While humans struggle to survive extremes of temperature, pressure, and radiation, tardigrades absorb these conditions with an indifference that borders on the supernatural. The more scientists study them, the stranger their abilities become.
The Survival Toolkit
Tardigrades achieve their near-indestructibility through a remarkable biological trick: cryptobiosis. When conditions become hostile, a tardigrade expels almost all of the water from its body, retracts its legs, and curls into a desiccated barrel called a tun. In this state, its metabolism drops to less than 0.01% of normal, and it becomes essentially inert — not dead, just indefinitely paused.
What They Can Survive in the Tun State
- Temperatures from just above absolute zero (−272°C) to over 150°C
- Pressures up to six times greater than the deepest ocean trench
- Radiation doses hundreds of times lethal to humans
- The vacuum of space — demonstrated on actual ESA space missions
- Decades of desiccation — tardigrades revived after being dried for over 30 years in a museum specimen
- Exposure to certain toxic chemicals and heavy metals
Survivors of the Void
In 2007, the European Space Agency sent tardigrades aboard the FOTON-M3 spacecraft. The water bears were exposed to the full vacuum and solar radiation of open space for ten days.
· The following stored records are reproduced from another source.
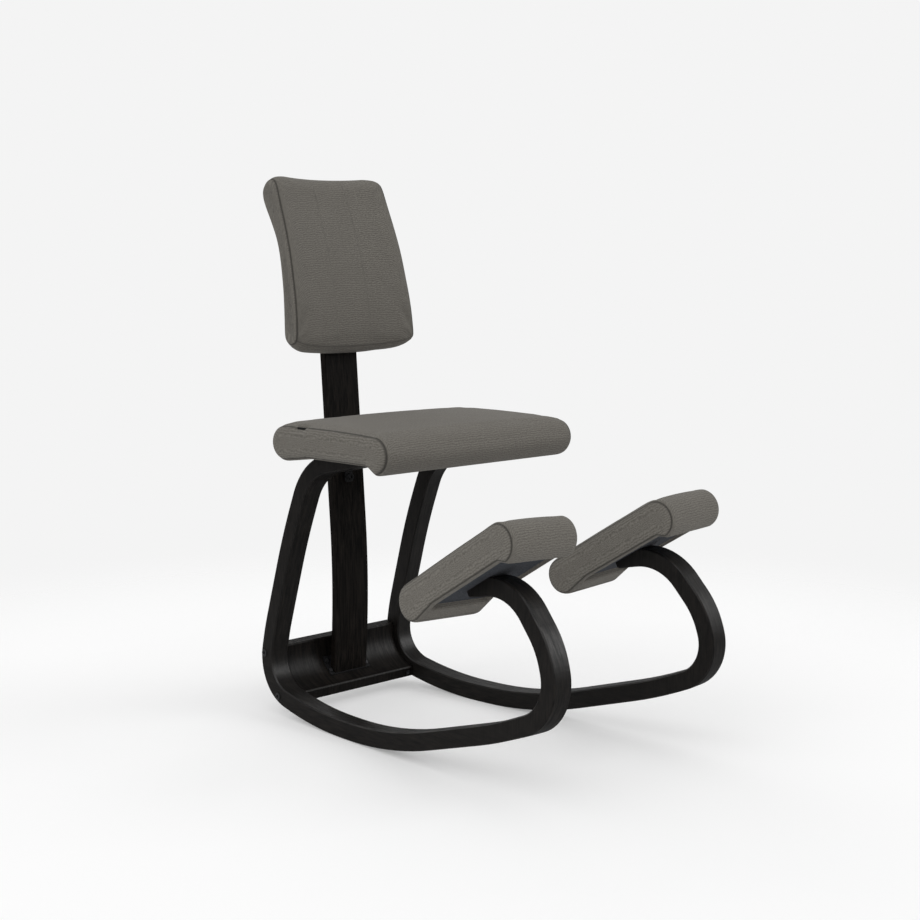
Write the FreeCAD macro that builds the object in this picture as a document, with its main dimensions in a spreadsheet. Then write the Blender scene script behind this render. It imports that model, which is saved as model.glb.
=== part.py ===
import FreeCAD, Part
import math
import os
import re
import Sketcher

# Kneeling chair, in millimetres.
# X runs across the chair, -Y is the way the sitter faces, +Z is up.
# Each runner is one bent laminated strip: it starts as a flat under the seat, comes down as the rear leg,
# turns through the heel, rocks on the floor, rises at the toe and curls back to carry a knee rest.
# The runners splay out towards the toes and lean in towards the seat.
# The chair is drawn with Y = 0 near the heel and is moved at the end, so that the origin lies
# in the middle of the chair's footprint, on the floor.

# Driving dimensions: name, value in mm or degrees, meaning
SIZES = [
    ("runner_width", 35.5, "width of a runner strip across the chair"),
    ("runner_thickness", 30.1, "thickness of the laminated strip"),
    ("runner_edge", 2.0, "bevel along the long edges of a runner"),
    ("half_track", 152.8, "chair centre to a runner's middle plane, at the heel"),
    ("splay", 3.27, "turn of each runner outwards to the toe, degrees"),
    ("lean", 1.83, "lean of each runner inwards to the seat, degrees"),
    ("seat_plane", 467.0, "height of the runners' flats under the seat"),
    ("seat_flat_front", 241.0, "front end of those flats, ahead of the heel line"),
    ("seat_bend_y", -39.2, "bend under the seat, along the chair"),
    ("seat_bend_drop", 16.0, "bend under the seat, below the flats"),
    ("seat_bend_radius", 116.0, "outer radius of the bend under the seat"),
    ("seat_rise", 11.6, "slope of the strip's end under the seat, degrees"),
    ("leg_upper_y", 14.4, "upper turn of the rear leg, along the chair"),
    ("leg_upper_z", 319.2, "upper turn of the rear leg, height"),
    ("leg_upper_radius", 1150.0, "outer radius of the upper turn"),
    ("leg_lower_y", 64.0, "lower turn of the rear leg, along the chair"),
    ("leg_lower_z", 149.7, "lower turn of the rear leg, height"),
    ("leg_lower_radius", 450.0, "outer radius of the lower turn"),
    ("heel_y", 86.1, "heel corner, along the chair"),
    ("heel_z", 34.7, "heel corner, height"),
    ("heel_radius", 84.0, "outer radius of the heel"),
    ("rocker_rear_y", -78.1, "rear turn of the rocker, along the chair"),
    ("rocker_rear_radius", 700.0, "outer radius of the rocker's rear half"),
    ("rocker_front_y", -281.4, "front turn of the rocker, along the chair"),
    ("rocker_front_radius", 740.0, "outer radius of the rocker's front half"),
    ("rocker_toe_y", -541.7, "last turn of the rocker, along the chair"),
    ("rocker_toe_z", 76.9, "last turn of the rocker, height"),
    ("rocker_toe_radius", 850.0, "outer radius of the rocker's last turn"),
    ("toe_y", -672.3, "toe corner, along the chair"),
    ("toe_z", 132.1, "toe corner, height"),
    ("toe_radius", 84.0, "outer radius of the toe"),
    ("tip_y", -463.4, "rear end of a runner's flat under the knee rest, along the chair"),
    ("tip_z", 292.4, "rear end of that flat, height"),
    ("knee_tilt", 30.8, "rise of the knee rests towards the front, degrees"),
    ("curl_lower_reach", 176.7, "lower bend of the curl, ahead of the tip"),
    ("curl_lower_drop", 51.4, "lower bend of the curl, below the tip"),
    ("curl_lower_radius", 145.0, "outer radius of the curl's lower bend"),
    ("curl_upper_reach", 96.7, "upper bend of the curl, ahead of the tip"),
    ("curl_upper_rise", 39.7, "upper bend of the curl, above the tip"),
    ("curl_upper_radius", 106.0, "outer radius of the curl's upper bend"),
    ("curl_end_drop", 11.2, "fall of the strip's end under the knee rest, degrees"),
    ("panel_thickness", 20.0, "thickness of the curved cross member"),
    ("panel_high", -11.0, "upper edge of the cross member, degrees below the heel's middle"),
    ("panel_low", 77.0, "lower edge of the cross member, degrees below the heel's middle"),
    ("frame_bolt_high", -2.0, "upper frame bolt, degrees below the heel's middle"),
    ("frame_bolt_low", 64.0, "lower frame bolt, degrees below the heel's middle"),
    ("frame_bolt_radius", 3.0, "frame bolt shank"),
    ("frame_bolt_head_radius", 6.5, "frame bolt head"),
    ("frame_bolt_head", 4.5, "height of a frame bolt's head"),
    ("frame_bolt_sink", 3.0, "depth of the counterbore for that head"),
    ("barrel_radius", 4.5, "barrel nut in the cross member"),
    ("barrel_length", 17.0, "length of a barrel nut"),
    ("barrel_inset", 12.0, "cross member's end to a barrel nut's middle"),
    ("post_width", 74.0, "width of the back post"),
    ("post_thickness", 14.0, "thickness of the back post"),
    ("post_edge", 1.2, "bevel along the edges of the back post"),
    ("post_foot_y", 28.5, "front of the post at floor height, along the chair"),
    ("post_waist_z", 197.0, "height of the post's bend"),
    ("post_waist_y", 11.8, "front of the post at its bend, along the chair"),
    ("post_radius", 1600.0, "radius of the post's bend"),
    ("post_lean", 4.3, "lean of the post's upper part to the rear, degrees"),
    ("post_top", 790.0, "height of the post's top"),
    ("foot_plate", 3.0, "thickness of the steel foot plate"),
    ("foot_plate_half", 46.0, "half width of the foot plate"),
    ("foot_plate_high", 20.0, "rear edge of the foot plate, degrees below the heel's middle"),
    ("foot_plate_low", 55.0, "front edge of the foot plate, degrees below the heel's middle"),
    ("foot_tab_height", 62.0, "top of the tab behind the post, above the post's foot"),
    ("foot_tab_half", 25.0, "half width of the tab behind the post"),
    ("foot_screw_x", 41.5, "foot screws beside the post, from the chair's middle"),
    ("foot_screw_high", 28.0, "rear foot screws, degrees below the heel's middle"),
    ("foot_screw_low", 46.0, "front foot screws, degrees below the heel's middle"),
    ("screw_radius", 2.0, "wood screw shank"),
    ("screw_head_radius", 3.8, "wood screw head"),
    ("screw_head", 2.2, "height of a wood screw's head"),
    ("screw_length", 10.0, "wood screw below its head"),
    ("seat_half_width", 207.0, "half width of the seat cushion"),
    ("seat_rear_y", -29.0, "rearmost line of the seat cushion"),
    ("seat_depth", 281.0, "depth of the seat cushion"),
    ("seat_rear_roll", 31.0, "radius of the seat's rear roll"),
    ("seat_front_roll", 28.7, "radius of the seat's front roll"),
    ("seat_roll_drop", 8.0, "rolls below the seat's flat underside"),
    ("seat_arch", 2.5, "rise of the seat's top line between its rolls"),
    ("seat_rear_run", 64.0, "length over which the rear roll runs out underneath"),
    ("seat_front_run", 18.0, "length over which the front roll runs out underneath"),
    ("seat_hem", 4.5, "cushion sides below the seat's liner"),
    ("seat_crown", 4.0, "rise of the seat's middle above its edges"),
    ("seat_board_half", 192.0, "half width of the seat board"),
    ("seat_board", 12.0, "thickness of the seat board"),
    ("knee_half_width", 64.0, "half width of a knee cushion"),
    ("knee_overhang", 107.3, "rear of a knee cushion behind the runner's tip, along its slope"),
    ("knee_depth", 281.5, "length of a knee cushion"),
    ("knee_rear_roll", 29.6, "radius of a knee cushion's rear roll"),
    ("knee_front_roll", 28.4, "radius of a knee cushion's front roll"),
    ("knee_roll_drop", 5.5, "rolls below a knee cushion's flat underside"),
    ("knee_arch", 1.0, "rise of a knee cushion's top line between its rolls"),
    ("knee_rear_run", 46.0, "length over which the rear roll runs out underneath"),
    ("knee_front_run", 12.0, "length over which the front roll runs out underneath"),
    ("knee_hem", 5.0, "cushion sides below a knee rest's liner"),
    ("knee_crown", 2.5, "rise of a knee cushion's middle above its edges"),
    ("knee_board_half", 52.0, "half width of a knee board"),
    ("knee_board", 10.0, "thickness of a knee board"),
    ("board_margin", 26.0, "board's front and rear edges inside its cushion"),
    ("draw_in", 3.5, "how far a cushion's edges pull in at its side panels"),
    ("edge_band", 14.0, "width over which a cushion's edges pull in"),
    ("liner", 1.5, "thickness of the liner under a board"),
    ("liner_margin", 7.0, "cushion side to the edge of the recessed liner"),
    ("pad_bolt_radius", 3.0, "bolt that holds a board on a runner"),
    ("pad_bolt_head_radius", 5.5, "head of that bolt"),
    ("pad_bolt_head", 3.5, "height of that head"),
    ("seat_bolt_front", 42.0, "front seat bolt behind the front end of the flats"),
    ("seat_bolt_pitch", 52.0, "distance between a runner's two seat bolts"),
    ("knee_bolt_first", 22.0, "first knee bolt ahead of the runner's tip, along the slope"),
    ("knee_bolt_pitch", 22.0, "distance between a runner's two knee bolts"),
    ("web_under_head", 9.0, "wood left between a pad bolt's head and the flat"),
    ("bracket", 4.0, "thickness of the steel bracket between seat and post"),
    ("bracket_half", 20.0, "half width of the bracket under the seat"),
    ("bracket_leg_half", 7.5, "half width of the bracket's leg on the post"),
    ("bracket_reach", 100.0, "bracket's reach under the seat board, ahead of the seat's rear"),
    ("bracket_screw_pitch", 40.0, "distance between the bracket's two screws"),
    ("post_bolt_z", 401.0, "height of the bolt through the post"),
    ("post_bolt_radius", 3.0, "bolt through the post"),
    ("post_bolt_head_radius", 5.5, "head of that bolt"),
    ("post_bolt_head", 6.0, "height of that head"),
    ("leg_below_bolt", 9.0, "end of the bracket's leg below that bolt"),
    ("washer_radius", 9.0, "washer behind the post"),
    ("washer", 1.6, "thickness of that washer"),
    ("post_nut", 5.0, "height of the nut behind the post"),
    ("post_nut_radius", 5.8, "corner radius of that nut"),
    ("back_low", 632.0, "lowest edge of the back cushion"),
    ("back_height", 299.0, "height of the back cushion"),
    ("back_half_low", 134.0, "half width of the back cushion at its lower edge"),
    ("back_half_high", 112.0, "half width of the back cushion at its upper edge"),
    ("back_front", 4.5, "front of the back cushion's sides, low down, along the chair"),
    ("back_thickness", 27.0, "thickness of the back cushion's sides, low down"),
    ("back_roll", 26.0, "radius of the back cushion's upper roll"),
    ("back_roll_y", 79.5, "middle of the upper roll at the sides, along the chair"),
    ("back_hollow", 14.0, "depth of the back cushion's hollow front"),
    ("back_dip", 6.0, "dip of the upper edge in the middle"),
    ("back_bow", 6.0, "bow of the lower edge in the middle"),
    ("back_board", 8.0, "thickness of the back board"),
    ("back_board_half", 50.0, "half width of the back board"),
    ("back_board_cover", 2.5, "padding between the back board and the post"),
    ("back_board_low", 28.0, "lower edge of the board above the cushion's lower edge"),
    ("back_board_height", 118.0, "height of the back board"),
    ("back_bolt_low", 24.0, "lower back bolt above the board's lower edge"),
    ("back_bolt_pitch", 64.0, "distance between the two back bolts"),
    ("zip_inset", 82.0, "zip slider ahead of the seat's rear"),
    ("zip_length", 20.0, "length of the zip slider"),
    ("fit", 0.1, "clearance round shanks and barrels"),
]

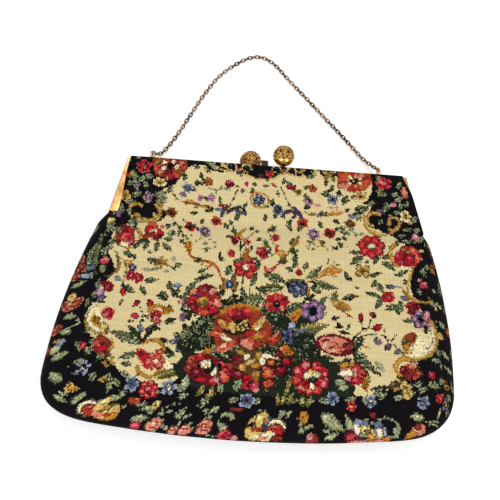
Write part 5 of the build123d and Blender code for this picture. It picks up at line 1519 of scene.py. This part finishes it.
# Gilt frame: two stamped brass channels, gilded and polished, riveted at the hinges.
# On the real frame the high edges are rubbed paler and the hollows tarnished browner; here the paler and
# browner gold lie in random patches.
wear = bpy.data.node_groups.new("rubbed_metal", "ShaderNodeTree")
wear.interface.new_socket("Scale", in_out="INPUT", socket_type="NodeSocketFloat")
wear.interface.new_socket("Polish", in_out="INPUT", socket_type="NodeSocketFloat")
wear.interface.new_socket("Mask", in_out="OUTPUT", socket_type="NodeSocketFloat")
wear.interface.new_socket("Roughness", in_out="OUTPUT", socket_type="NodeSocketFloat")
into = wear.nodes.new("NodeGroupInput")
out_of = wear.nodes.new("NodeGroupOutput")
place_on = wear.nodes.new("ShaderNodeTexCoord")
patches = wear.nodes.new("ShaderNodeTexNoise")
patches.inputs["Detail"].default_value = 4.0
wear.links.new(place_on.outputs["Object"], patches.inputs["Vector"])
wear.links.new(into.outputs["Scale"], patches.inputs["Scale"])
mask = sum_node(wear, "MULTIPLY", sum_node(wear, "SUBTRACT", patches.outputs["Fac"], 0.42), 5.0, True)
wear.links.new(mask, out_of.inputs["Mask"])
roughness = sum_node(wear, "MULTIPLY_ADD", mask, 0.14)
wear.links.new(into.outputs["Polish"], roughness.node.inputs[2])
wear.links.new(roughness, out_of.inputs["Roughness"])


def rubbed_metal(name, bright, dull, scale, polish=0.2):
    """Old brass: bright where hands rub it, dull in patches of the given scale."""
    material, nodes, links = new_material(name)
    shader = nodes["Principled BSDF"]
    group = nodes.new("ShaderNodeGroup")
    group.node_tree = wear
    group.inputs["Scale"].default_value = scale
    group.inputs["Polish"].default_value = polish
    tint = nodes.new("ShaderNodeMix")
    tint.data_type = "RGBA"
    tint.inputs[6].default_value = (*bright, 1.0)
    tint.inputs[7].default_value = (*dull, 1.0)
    links.new(group.outputs["Mask"], tint.inputs["Factor"])
    links.new(tint.outputs[2], shader.inputs["Base Color"])
    links.new(group.outputs["Roughness"], shader.inputs["Roughness"])
    shader.inputs["Metallic"].default_value = 1.0
    return material


gilt = rubbed_metal("gilt_brass", shade("D0A368"), shade("9C7446"), 90.0, 0.3)
for node in ("back_frame", "front_frame", "hinge_rivet_left", "hinge_rivet_right"):
    metal_piece = bpy.data.objects[node]
    metal_piece.data.materials.clear()
    metal_piece.data.materials.append(gilt)

# Satin lining: stiffened cream satin, a little smaller than the cloth and sewn to it at the mouth.
satin, nodes, links = new_material("satin_cream")
shader = nodes["Principled BSDF"]
satin_place = nodes.new("ShaderNodeTexCoord")
satin_grain = nodes.new("ShaderNodeTexWave")
satin_grain.inputs["Scale"].default_value = 900.0
satin_grain.inputs["Distortion"].default_value = 2.0
links.new(satin_place.outputs["Object"], satin_grain.inputs["Vector"])
satin_tint = nodes.new("ShaderNodeMix")
satin_tint.data_type = "RGBA"
satin_tint.inputs[6].default_value = (*shade("D2BE8E"), 1.0)
satin_tint.inputs[7].default_value = (*shade("DECDA2"), 1.0)
links.new(satin_grain.outputs["Fac"], satin_tint.inputs["Factor"])
links.new(satin_tint.outputs[2], shader.inputs["Base Color"])
shader.inputs["Roughness"].default_value = 0.42
shader.inputs["Sheen Weight"].default_value = 0.3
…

When returned to Earth and rehydrated, a significant portion survived and continued to reproduce. This was the first confirmed example of a multicellular animal surviving direct exposure to outer space. It raised genuinely unsettling — and exciting — questions about the distribution of life across the universe.
The Secret Weapon: Dsup Protein
In 2016, Japanese researchers discovered one of the biological mechanisms behind tardigrade radiation resistance. They identified a unique protein — dubbed Dsup (Damage Suppressor) — that physically wraps around the tardigrade's DNA like a protective cloud, shielding it from radiation-induced breaks. When researchers inserted the Dsup gene into human cultured cells, those cells showed significantly reduced DNA damage under X-ray exposure. The implications for medicine and cancer treatment are still being explored.
500 Million Years of Toughness
Tardigrades have been on Earth for at least 500 million years. They have survived all five major mass extinctions — including the one that wiped out the dinosaurs. There are over 1,300 known species, found on every continent including Antarctica, at the tops of mountains, and at the bottom of the ocean. Wherever life can theoretically exist, tardigrades have almost certainly already been there.
What They Tell Us About Life
Tardigrades challenge some of our most basic assumptions about what life requires. They suggest that biology can be far more flexible, resilient, and resourceful than we imagine. In a universe we're only beginning to explore, that is an enormously hopeful thought — and a deeply strange one.